Cats in Collection Boxes
Sometimes two-legged mammals make use of four-legged animals to pull silly pranks on the post office, often out of a desire for vengeance. Maybe the cruel and unfeeling letter carrier refuses to pick up a customer's stampless outgoing mail, for instance, or perhaps the mailman pepper-sprayed their pooch and now it is payback time. What do I know? There are probably a thousand good reasons to exact revenge on letter carriers by scaring them right out of their cute little blue shorts.
This is the reason that mammals are sometimes forced into mail-related devices even though they normally steer clear from them, and from those tomb-like depths they share the unsuspecting letter carrier's nightmare. More specifically, many letter carriers across America have reported finding cats in collection boxes. As such, we see that the iconic blue letter receptacles that adorn America's streets sometimes become torturous hostiles for the unfortunate felines that stray into the trap of devious jokesters.
Don in Arkansas found what he described as "a big tomcat" in one of his collection boxes.
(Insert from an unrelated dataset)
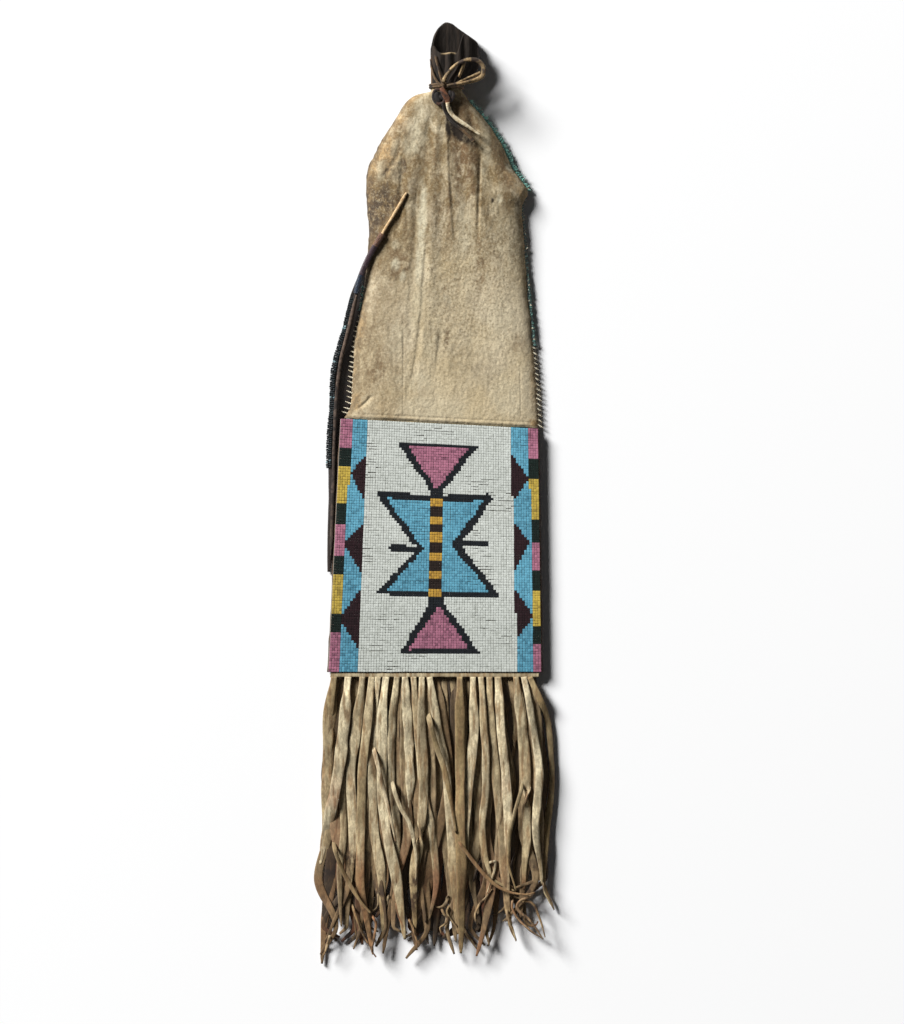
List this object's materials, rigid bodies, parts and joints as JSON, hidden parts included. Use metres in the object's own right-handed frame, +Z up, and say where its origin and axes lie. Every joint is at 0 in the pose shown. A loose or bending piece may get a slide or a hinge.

He says "When I dropped down that door all he wanted was OUTTA THERE!" Don then describes how he very nearly had to go home and change his postal-issue pants after this encounter with the enraged feline furrball.
Collection box encounters of the feline kind often do not end well for either human or animal. Another Donald, whom I assume is from New York because he wears his Mets gear proudly, came across a dead cat in a mailbox. Doreen in Laramie, Wyoming found a skinned cat, a victim of a horrible act that I understand can be done in more than one way, but most of us prefer not be done at all. This unspeakable cruelty only goes to support my thesis once again that Homo sapiens is the biggest mammalian mailbox monster of all.
Miscellaneous Marsupials, Endotherms, Etc.
Some of the creatures found in mailboxes could not be neatly pigeonholed into any of the four categories, and for this reason there are certain endothermic (warm-blooded) non-mammals that I will include in a separate paragraph because they are also warm and fuzzy, though a few are more feathered than fuzzy.
Regina in Joliet, Illinois almost stumbled into a possum that was sitting in a perfect state of camouflage beneath a mailbox. Possums don't carry bags like mailmen but being a marsupial they have their own built-in pouch, so this was a case of satchel vs. satchel.
Since birds are warm-blooded too, there is also an occasional warm-blooded feathery infestation. Mail-lady Tina was startled by a bird that flew out of a mailbox, but she could never figure out how it got in there in the first place. Terry in Arizona stepped on a dead pigeon and found a dead bird in a mailbox. Letter Carrier Suzanne of unknown locale was horrified to encounter a dead duck in a mail receptacle. Death seems to surround America's mailboxes; sometimes they are like little metal tombs on a post. Perhaps they will bury me someday in a mailbox-shaped coffin, of course with the flag up so the mail angels will know to collect me when they pass by.
We are now two segments into this series and it seems like it's only getting worse as it goes along. First we took a look at the creeping and crawling bugs that make America's mailboxes unusable, and while this was plenty bad enough we now see that the furry critters we share our mammalian classification with believe that mailboxes were constructed specifically for their use. When our mail receptacles are completely inundated and taken over by invasive pests of the bug or mammal variety, where in the heck is the letter carrier going to stick the mail?
All I can say is that researching and writing about this subject has made me very cautious of where my fingers are going as I'm making my rounds, and I now shudder when I think of what icky surprises the next delivery may hold. So stay alert my brothers and sisters in blue and all of you in the general public who go now with trembling, hesitant steps to fetch your mail every day, never knowing if some irate occupant of that mailbox is going to dispute your claim of ownership. Perhaps Phil the groundhog himself will take up residence inside one, if only to further mock the mailmen he holds at his mercy!